**EXERCISE TASK**
Can you find the lines of the listing that include "scene" and copy every one?

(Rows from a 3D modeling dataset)
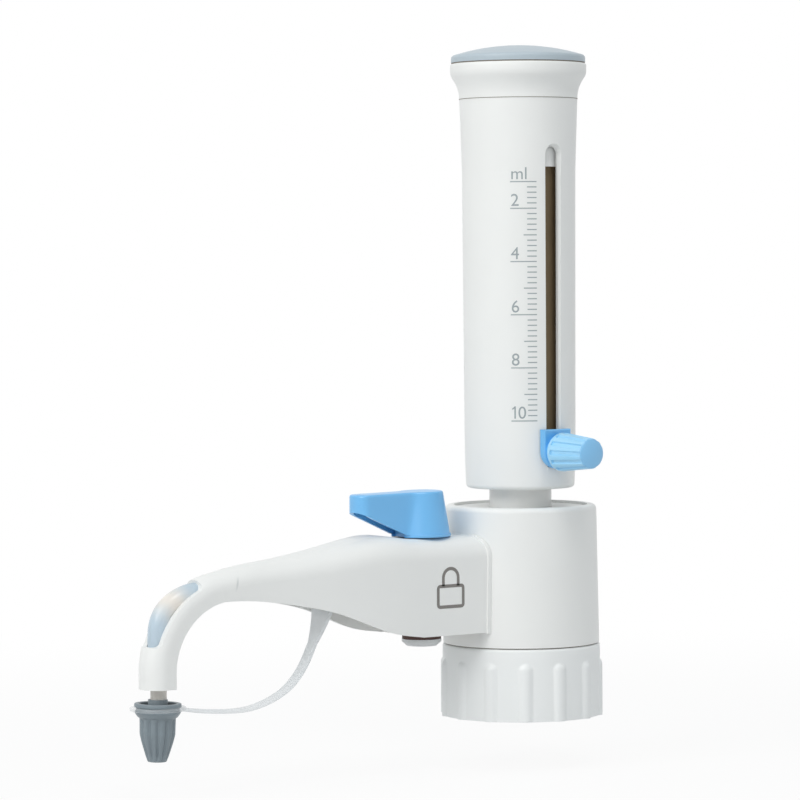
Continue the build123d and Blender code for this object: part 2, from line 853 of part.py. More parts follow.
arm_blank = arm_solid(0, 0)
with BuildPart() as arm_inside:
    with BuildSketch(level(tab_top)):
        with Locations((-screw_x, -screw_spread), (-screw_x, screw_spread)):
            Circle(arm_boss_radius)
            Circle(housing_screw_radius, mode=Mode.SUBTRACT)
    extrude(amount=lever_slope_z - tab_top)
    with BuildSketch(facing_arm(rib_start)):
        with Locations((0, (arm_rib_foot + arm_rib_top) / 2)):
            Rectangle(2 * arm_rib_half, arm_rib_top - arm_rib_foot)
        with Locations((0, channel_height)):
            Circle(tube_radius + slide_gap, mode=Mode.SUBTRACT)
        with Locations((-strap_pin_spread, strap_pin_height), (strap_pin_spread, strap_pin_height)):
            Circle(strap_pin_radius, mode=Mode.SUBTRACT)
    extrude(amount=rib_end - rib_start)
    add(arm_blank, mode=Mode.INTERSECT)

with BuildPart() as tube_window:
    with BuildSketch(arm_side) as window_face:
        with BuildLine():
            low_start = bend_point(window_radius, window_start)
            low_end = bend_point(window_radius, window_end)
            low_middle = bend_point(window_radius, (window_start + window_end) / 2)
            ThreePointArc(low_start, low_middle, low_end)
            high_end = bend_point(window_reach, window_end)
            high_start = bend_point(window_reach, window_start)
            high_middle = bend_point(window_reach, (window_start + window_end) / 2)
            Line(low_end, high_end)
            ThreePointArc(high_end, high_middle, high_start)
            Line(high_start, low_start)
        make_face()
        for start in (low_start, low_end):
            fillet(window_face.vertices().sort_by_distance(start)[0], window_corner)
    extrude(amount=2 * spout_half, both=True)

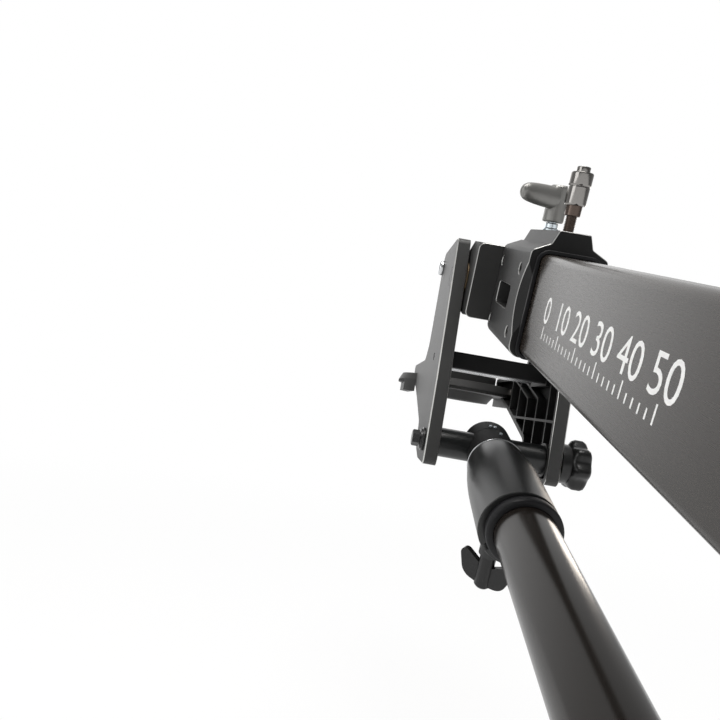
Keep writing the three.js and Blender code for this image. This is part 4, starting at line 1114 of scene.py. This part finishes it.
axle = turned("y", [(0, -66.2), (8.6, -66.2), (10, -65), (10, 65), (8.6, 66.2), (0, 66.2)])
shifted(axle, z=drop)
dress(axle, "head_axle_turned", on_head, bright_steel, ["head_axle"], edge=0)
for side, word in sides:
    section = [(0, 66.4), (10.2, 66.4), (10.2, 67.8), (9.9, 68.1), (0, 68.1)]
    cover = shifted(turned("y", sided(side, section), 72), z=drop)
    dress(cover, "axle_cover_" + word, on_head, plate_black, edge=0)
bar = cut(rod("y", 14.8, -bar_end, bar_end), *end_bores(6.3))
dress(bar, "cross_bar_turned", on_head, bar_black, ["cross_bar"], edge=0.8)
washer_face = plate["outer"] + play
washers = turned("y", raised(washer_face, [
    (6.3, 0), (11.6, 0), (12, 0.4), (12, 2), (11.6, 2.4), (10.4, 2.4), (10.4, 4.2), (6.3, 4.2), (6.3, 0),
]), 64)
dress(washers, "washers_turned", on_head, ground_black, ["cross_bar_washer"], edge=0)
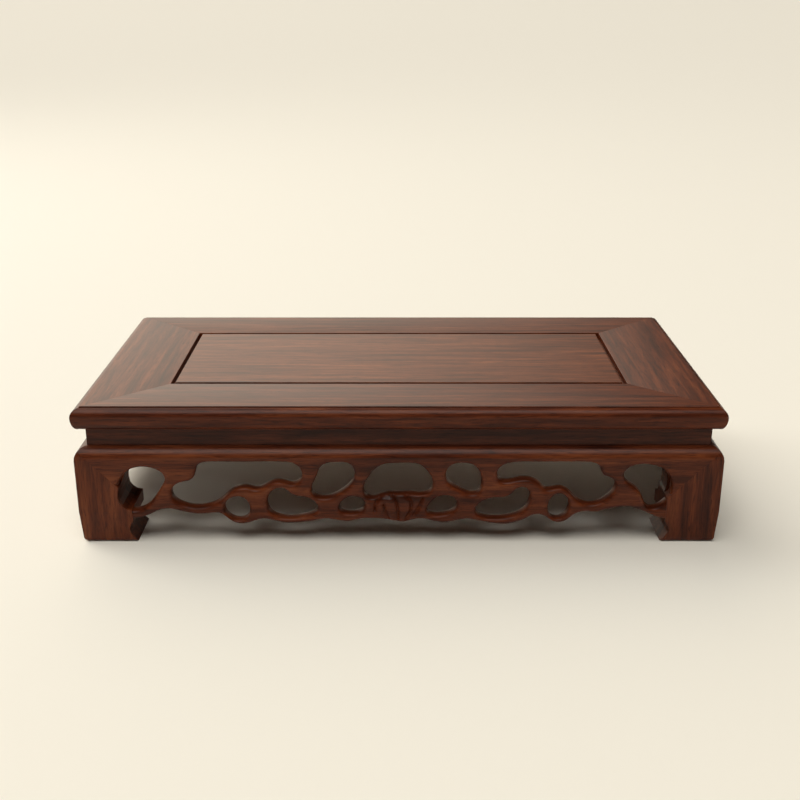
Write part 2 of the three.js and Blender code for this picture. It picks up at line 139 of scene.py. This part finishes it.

**EXERCISE RESULT**
Keep writing the three.js and Blender code for this image. This is part 4, starting at line 1114 of scene.py. This part finishes it.
Write part 2 of the three.js and Blender code for this picture. It picks up at line 139 of scene.py. This part finishes it.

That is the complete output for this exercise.